Inflation

Appelle an EZB werden eindringlicher

Erst Privatbanken, nun Sparkassen: Deren Chefvolkswirte fordern, den Kampf gegen die Inflation zu priorisieren. Der Fokus gilt auch den großen Lohnrunden – und da gibt es eine erste Übergangslösung.

Appelle an EZB werden eindringlicher

rec Frankfurt

Vor der wegweisenden EZB-Ratssitzung in der kommenden Woche werden in Deutschland die Rufe nach einer zügigeren Zinswende lauter. Die Chefvolkswirte der Sparkassen Finanzgruppe fordern, den Kampf gegen die hohe Inflation ungeachtet der wirtschaftlichen Abschwächung infolge des Ukraine-Kriegs zu priorisieren. Noch im zweiten Halbjahr müsse die Europäische Zentralbank (EZB) mit „moderaten Leitzinserhöhungen beginnen“. An­gesichts zunehmender Sorgen vor einer Lohn-Preis-Spirale dürften Beobachter und EZB einen „Brücken-Tarifvertrag“ in der Chemiebranche aufmerksam zur Kenntnis nehmen.

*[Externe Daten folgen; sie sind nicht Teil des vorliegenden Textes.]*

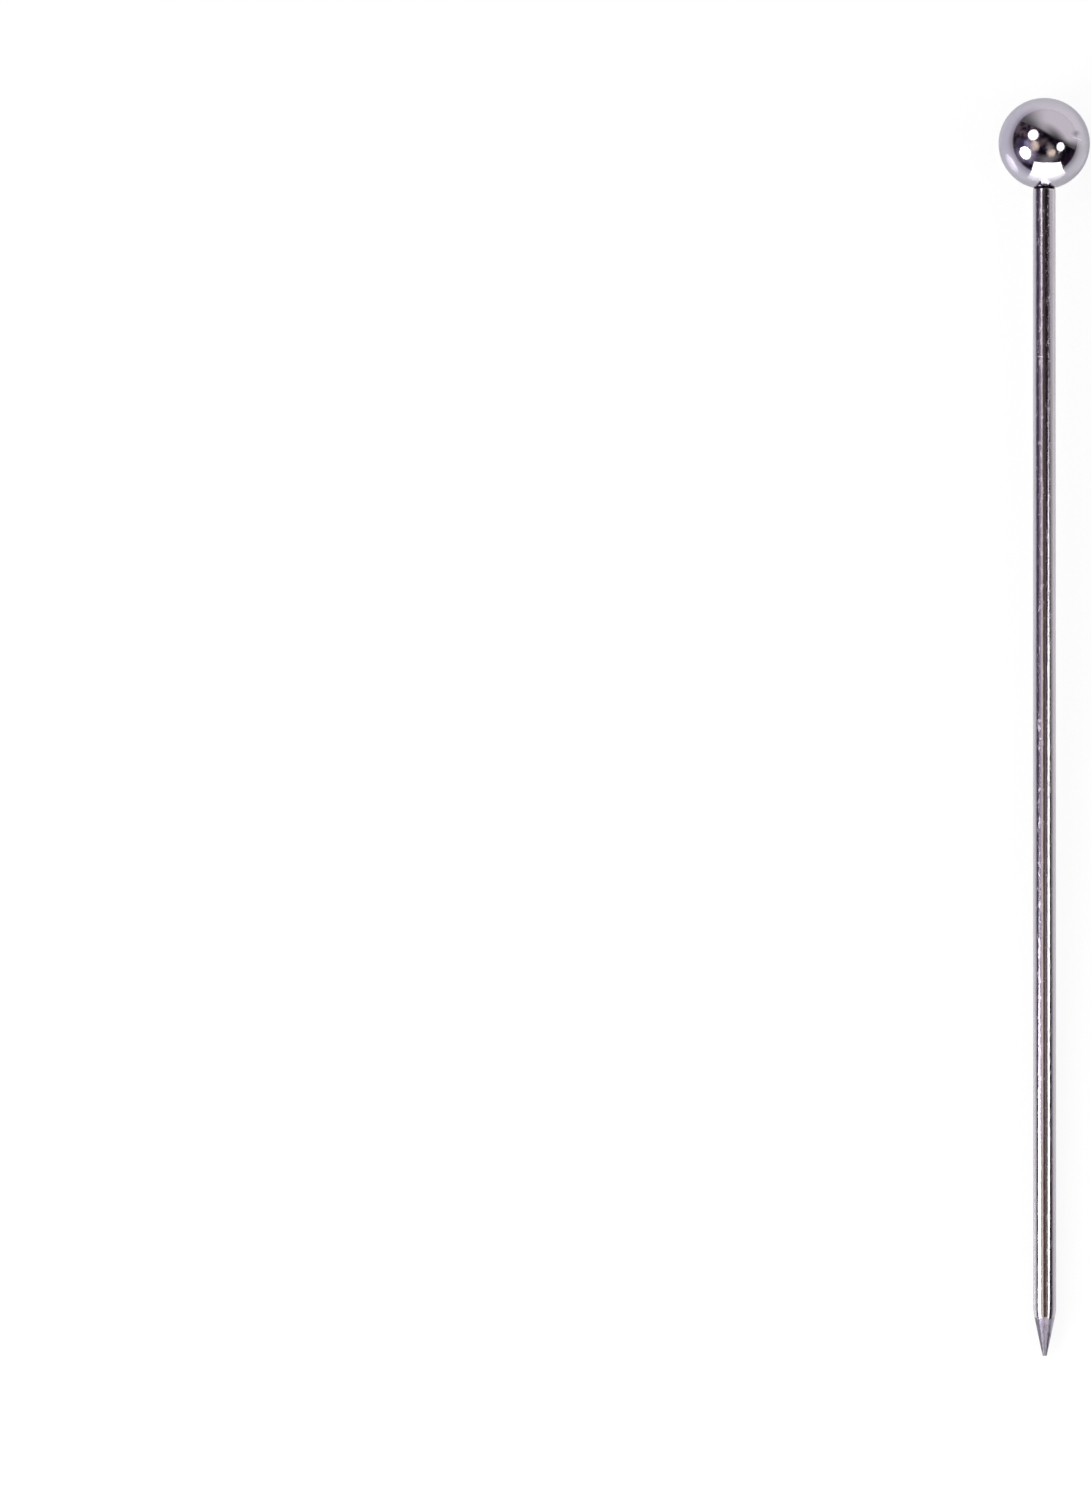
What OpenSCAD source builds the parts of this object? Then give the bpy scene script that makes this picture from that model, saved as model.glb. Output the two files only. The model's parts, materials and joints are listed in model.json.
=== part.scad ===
// Cocktail pick: a ball on a slim round rod that is ground to a point.
// It lies along Y as it comes to rest, on its ball and on the shoulder of its point.
// The origin is in the middle of its footprint, and the floor is at Z = 0.

/* [Pick] */
// Length from the crown of the ball to the end of the point
overall_length = 110; // [90:1:200]
// Diameter of the ball
ball_d = 8; // [6:0.5:12]
// Diameter of the rod
shaft_d = 2; // [1.8:0.1:3.5]

/* [Point] */
// Length of the ground point, from the corner that its cone would make with the shaft
point_length = 3.9; // [3:0.1:8]
// Width of the blunt end
tip_d = 0.36; // [0.3:0.02:0.8]
// Radius of the round between the shaft and the cone
point_blend = 4; // [1:0.5:6]
// Radius of the round on the edge of the blunt end
tip_round = 0.1; // [0.05:0.01:0.12]

/* [Seat of the ball] */
// Radius of the round on the edge of the rod's shoulder
shoulder_round = 0.15; // [0.05:0.01:0.25]
// Diameter of the spigot that carries the ball
spigot_d = 1.2; // [0.8:0.05:1.4]
// Length of the spigot
spigot_length = 3; // [1.5:0.1:4]
// Width of the chamfer on the end of the spigot
spigot_chamfer = 0.15; // [0.05:0.05:0.3]
// Gap between the spigot and the wall of its socket
socket_clearance = 0.01; // [0.01:0.01:0.05]
// Gap between the end of the spigot and the bottom of the socket's straight wall
socket_end_gap = 0.2; // [0.1:0.05:0.5]
// Angle of the cone that the drill leaves at the bottom of the socket
drill_angle = 118; // [90:1:135]

/* [Hidden] */
$fn = 96;

ball_r = ball_d / 2;
shaft_r = shaft_d / 2;
tip_r = tip_d / 2;
spigot_r = spigot_d / 2;
shoulder_r = shaft_r - shoulder_round;

// The rod's shoulder sits on a flat of its own width, which is this far from the ball's centre.
seat_distance = sqrt(pow(ball_r, 2) - pow(shoulder_r, 2));
shank_length = overall_length - ball_r - seat_distance;

socket_r = spigot_r + socket_clearance;
socket_depth = spigot_length + socket_end_gap;
drill_point = socket_r / tan(drill_angle / 2);

// The shank runs into the root of the point, and the two share this length of shaft.
root_overlap = shaft_d;
shank_end = shank_length - point_length - root_overlap;
point_root = -point_length - 2 * root_overlap;

// Each outline is a list of radius and height, with the round at each of its corners.
// The shank's heights start at its shoulder.
shank_corners = [
    [0, -spigot_length],
    [spigot_r - spigot_chamfer, -spigot_length],
    [spigot_r, spigot_chamfer - spigot_length],
    [spigot_r, 0],
    [shaft_r, 0],
    [shaft_r, shank_end],
    [0, shank_end]
];
shank_rounds = [0, 0, 0, 0, shoulder_round, 0, 0];
// The point's heights start at its blunt end.
point_corners = [
    [0, point_root],
    [shaft_r, point_root],
    [shaft_r, -point_length],
    [tip_r, 0],
    [0, 0]
];
point_rounds = [0, 0, point_blend, tip_round, 0];
BLEND = 2;
BLUNT_END = 3;

function unit(v) = v / norm(v);
// Directions of the two sides of a closed outline that leave its corner i
function side_back(list, i) = unit(list[(i + len(list) - 1) % len(list)] - list[i]);
function side_on(list, i) = unit(list[(i + 1) % len(list)] - list[i]);
// Half of the angle inside the outline at corner i
function half_angle(list, i) = acos(side_back(list, i) * side_on(list, i)) / 2;
// Distance from corner i to where a round leaves each side
function setback(list, i, radius) = radius / tan(half_angle(list, i));
// Centre of a round at corner i
function round_centre(list, i, radius) =
    list[i] + unit(side_back(list, i) + side_on(list, i)) * radius / sin(half_angle(list, i));

// Pose at rest: the floor touches the ball and the blend at the shoulder of the point.
// Centres are measured from the middle of the ball, as radius and height.
blunt_end = [0, overall_length - ball_r];
blend_centre = blunt_end + round_centre(point_corners, BLEND, point_blend);
lay_angle = atan(-blend_centre[0] / blend_centre[1]) + asin((ball_r - point_blend) / norm(blend_centre));
edge_centre = blunt_end + round_centre(point_corners, BLUNT_END, tip_round);
reach = edge_centre[1] * cos(lay_angle) + edge_centre[0] * sin(lay_angle) + tip_round;
ball_y = (reach - ball_r) / 2;

// Lays a piece that is drawn with the ball's centre at the origin and the point along +Z
module lying() {
    translate([0, ball_y, ball_r]) rotate([90 + lay_angle, 0, 0]) children();
}

// A flat outline beside the axis, whose corners are true arcs where a radius is given
module rounded_outline(corners, radii) {
    polygon([
        for (i = [0:len(corners) - 1])
            let (back = setback(corners, i, radii[i]))
            each radii[i] == 0
                ? [corners[i]]
                : [corners[i] + back * side_back(corners, i), corners[i] + back * side_on(corners, i)]
    ]);
    for (i = [0:len(corners) - 1]) if (radii[i] > 0) {
        centre = round_centre(corners, i, radii[i]);
        past = 2 * radii[i];
        intersection() {
            translate(centre) circle(radii[i]);
            translate([0, centre[1] - past]) square([centre[0] + past, 2 * past]);
        }
    }
}

// Solid ball with a spot-faced flat and a blind drilled socket
module ball() {
    color([0.80, 0.79, 0.82]) lying() difference() {
        sphere(ball_r);
        translate([0, 0, seat_distance]) cylinder(h = ball_r, r = ball_r);
        translate([0, 0, seat_distance - socket_depth]) {
            cylinder(h = socket_depth + ball_r, r = socket_r);
            translate([0, 0, -drill_point]) cylinder(h = drill_point, r1 = 0, r2 = socket_r);
        }
    }
}

// Rod in one piece: spigot, shoulder, shaft and ground point
module skewer() {
    color([0.72, 0.71, 0.75]) lying() translate([0, 0, seat_distance]) {
        rotate_extrude() rounded_outline(shank_corners, shank_rounds);
        translate([0, 0, shank_length]) rotate_extrude() rounded_outline(point_corners, point_rounds);
    }
}

ball();
skewer();
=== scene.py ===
"""A ball-topped steel cocktail pick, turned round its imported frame, on a pale light table."""

import json
import math

import bmesh
import bpy
from bpy.props import FloatProperty, FloatVectorProperty, IntProperty, PointerProperty
from mathutils import Matrix, Vector


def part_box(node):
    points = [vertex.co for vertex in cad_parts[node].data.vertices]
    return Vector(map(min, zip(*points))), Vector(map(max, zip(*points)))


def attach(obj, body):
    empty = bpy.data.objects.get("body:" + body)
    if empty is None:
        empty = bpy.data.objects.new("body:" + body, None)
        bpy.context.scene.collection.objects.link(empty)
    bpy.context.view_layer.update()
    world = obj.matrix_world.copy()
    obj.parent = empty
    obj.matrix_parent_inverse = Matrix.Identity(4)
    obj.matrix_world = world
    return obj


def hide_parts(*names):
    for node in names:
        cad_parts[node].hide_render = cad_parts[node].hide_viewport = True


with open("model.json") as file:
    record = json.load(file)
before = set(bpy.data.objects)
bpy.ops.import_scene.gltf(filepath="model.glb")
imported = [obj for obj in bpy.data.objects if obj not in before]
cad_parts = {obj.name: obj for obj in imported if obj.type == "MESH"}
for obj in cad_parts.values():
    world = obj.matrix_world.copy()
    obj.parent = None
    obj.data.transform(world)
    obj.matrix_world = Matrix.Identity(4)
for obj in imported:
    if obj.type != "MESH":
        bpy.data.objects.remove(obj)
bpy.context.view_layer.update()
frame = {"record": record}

bl_info = {
    "name": "Cocktail Pick",
    "version": (1, 0, 0),
    "blender": (4, 5, 0),
    "location": "View3D > Sidebar > Pick",
    "description": "Turns a ball-topped cocktail pick, finishes its steel and lights its table",
    "category": "Object",
}

MM = 0.001

# Where the pick lies: its axis runs from the middle of the ball down to the point.
SHAFT = next(mount for mount in frame["record"]["mounts"] if mount["name"] == "shaft")
BALL_LOW, BALL_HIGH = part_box("ball")
ROD_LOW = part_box("skewer")[0]
BALL_RADIUS = round((BALL_HIGH.x - BALL_LOW.x) / 2, 5)
# The origin is in the middle of the pick's footprint, so the crown lies as far out as the point.
BALL_CENTRE = Vector((0, -ROD_LOW.y - BALL_RADIUS, BALL_RADIUS))
AXIS = Vector(SHAFT["axis"]).normalized()
SIDE = Vector((1, 0, 0))
RISE = AXIS.cross(SIDE).normalized()
SHAFT_RADIUS = SHAFT["dims"]["r_mm"] * MM
POINT_REACH = (BALL_CENTRE.y - ROD_LOW.y) / -AXIS.y

# Facets of the turned outlines: arcs of the ball and of a round, and the longest straights
BALL_STEPS = 112
ROUND_STEPS = 16
SOCKET_STRAIGHT = 0.25 * MM
ROD_STRAIGHT = 0.6 * MM
# Edges sharper than this are shaded as edges
SHARP_ANGLE = math.radians(10)
# A radius below this lies on the axis
ON_AXIS = 1e-9

# Places on the steel, in millimetres: how far past the corner of the point's cone the drawn skin
# ends before it is frayed, and how far the mark across the rod is from the ball's centre
SKIN_PAST_CORNER = 0.86
ROD_MARK = 18.8
# How much distances across and up count in the dark spot painted on the ball as a reflection,
# against those along the axis, and the middle of the spot in the same measure
PAINTED_SPOT_SQUASH = (0.7, 0.3)
PAINTED_SPOT_MIDDLE = (1.84, 0.84, -0.64)

# The photograph's view: where its middle lies on the pick's level, its scale and the camera's lean
PHOTO_HEIGHT = 1500
PIXELS_PER_METRE = 11446
PHOTO_MIDDLE = Vector((-43.59, -2.17, 2.4)) * MM
CAMERA_LEAN = math.radians(3.9)
CAMERA_ROLL = math.radians(0.066)
SENSOR = 36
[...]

Im März ist die Teuerungsrate im Euroraum laut einer Schnellschätzung des Statistikamts Eurostat auf 7,5% gesprungen. Es ist der mit Abstand höchste Wert seit Einführung des Euro 1999. Beobachter sprachen von einem „Inflationsschock“. Dieser bringt den EZB-Rat in Zugzwang, noch schneller die Anleihekäufe zurückzufahren und die Zinswende zu forcieren. Darauf dringen allen voran Vertreter deutscher Banken. Einen solchen Appell hat gerade Christian Sewing, Chef des Bankverbands BdB, bekräftigt.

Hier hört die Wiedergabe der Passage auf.